Amazon's recommendation system succeeds because of:

  • Relentless A/B testing. Every recommendation change is tested on a fraction of traffic before full deployment. Amazon runs thousands of simultaneous experiments. Data, not opinion, determines what ships.
  • Cross-device consistency. Recommendations are synchronized across mobile, desktop, and Alexa, creating a unified experience.
  • The review ecosystem. User reviews provide both explicit feedback and content features (text for NLP analysis, star ratings for collaborative filtering).
  • Speed. Sub-100ms response times ensure recommendations never feel slow.

The Weaknesses

Even the world's most advanced recommendation system has persistent problems:

  • The "I bought a toilet seat" problem. Amazon infamously recommends products related to one-time purchases for weeks afterward. If you buy a washing machine, you do not need more washing machines — you need detergent and dryer sheets. Distinguishing one-time purchases from ongoing interests remains a challenge.
  • Gift distortion. Buying a gift for someone else pollutes your personal profile. Amazon offers "Mark as gift" functionality, but many users do not use it.
  • Review manipulation. Fake reviews distort the collaborative filtering signal. Amazon invests heavily in fraud detection, but the problem persists.
  • Privacy concerns. The depth of personalization raises questions about surveillance and consent. Amazon knows what you buy, what you browse, what you search for, what you put in your cart, and — through Alexa — what you ask about. The value proposition ("better recommendations") is clear, but the privacy tradeoff is substantial.

Discussion Questions

  1. Data moat durability. Amazon's recommendation advantage rests on its data flywheel. Under what circumstances could this moat be breached? Could a smaller competitor build comparable recommendation quality without comparable data volume?

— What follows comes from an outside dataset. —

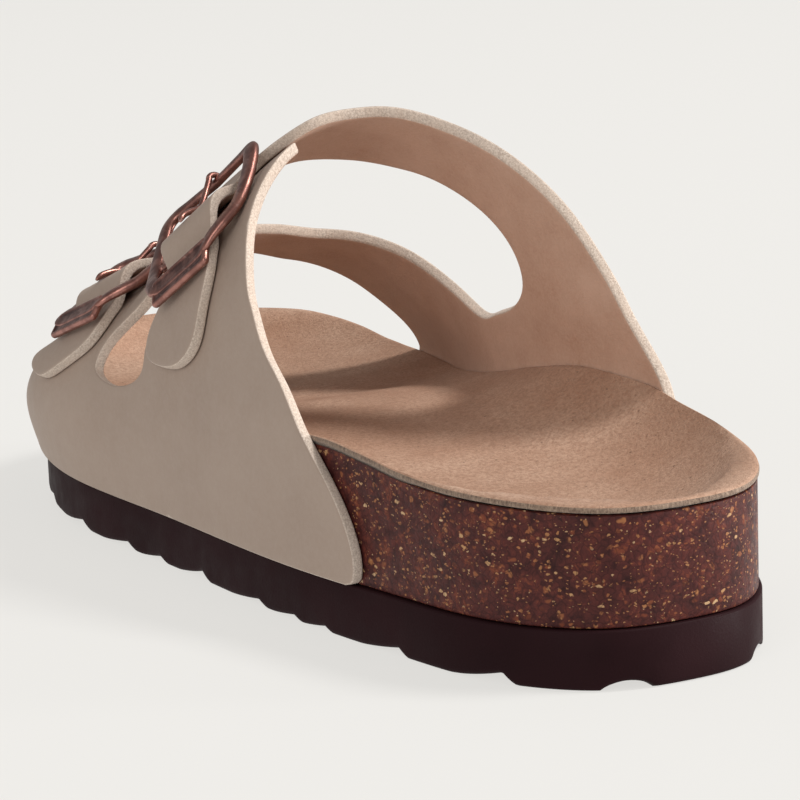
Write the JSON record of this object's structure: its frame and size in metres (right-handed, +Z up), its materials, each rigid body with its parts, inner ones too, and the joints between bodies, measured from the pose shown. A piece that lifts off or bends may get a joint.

  2. The "toilet seat" problem. Why is it technically difficult for Amazon's recommendation system to distinguish between one-time purchases and ongoing interests? What signals could the system use to make this distinction?

  3. Ethical boundaries. Amazon's system optimizes for conversion — it wants you to buy more. Is there a level of recommendation effectiveness that crosses the line from "helpful" to "manipulative"? How would you define that line?

  4. Platform power. Amazon uses recommendation algorithms to determine which products are visible to customers. Third-party sellers depend on this visibility for their livelihoods. Should Amazon's recommendation algorithm be subject to regulatory oversight, similar to how Google's search algorithm has faced antitrust scrutiny?

  5. Transferability. What lessons from Amazon's recommendation architecture would transfer to a company with a much smaller catalog (1,000 items) and much less traffic (10,000 daily visitors)? What lessons would not transfer?


Connections to Chapter Concepts

  • Collaborative filtering at scale (Section 10.2): Amazon's item-to-item approach demonstrates how item-based collaborative filtering solves the scalability challenges of user-based methods.
  • The cold start problem (Section 10.6): Amazon's cross-category data and multi-signal approach provide natural cold-start mitigation — even a new user generates browsing signals within seconds.
  • Hybrid architecture (Section 10.11): Amazon's multi-stage pipeline exemplifies the batch candidate generation + real-time re-ranking pattern described in the chapter.
  • Business metrics (Section 10.8): Amazon's 35 percent revenue attribution demonstrates that recommendation systems are not just an ML project — they are a core business capability.

Sources: Linden, Smith, & York (2003), "Amazon.com Recommendations: Item-to-Item Collaborative Filtering," IEEE Internet Computing; Smith & Linden (2017), "Two Decades of Recommender Systems at Amazon.com," IEEE Internet Computing; Amazon annual reports and earnings calls (2019-2024); McAfee & Brynjolfsson (2017), Machine, Platform, Crowd, W.W. Norton.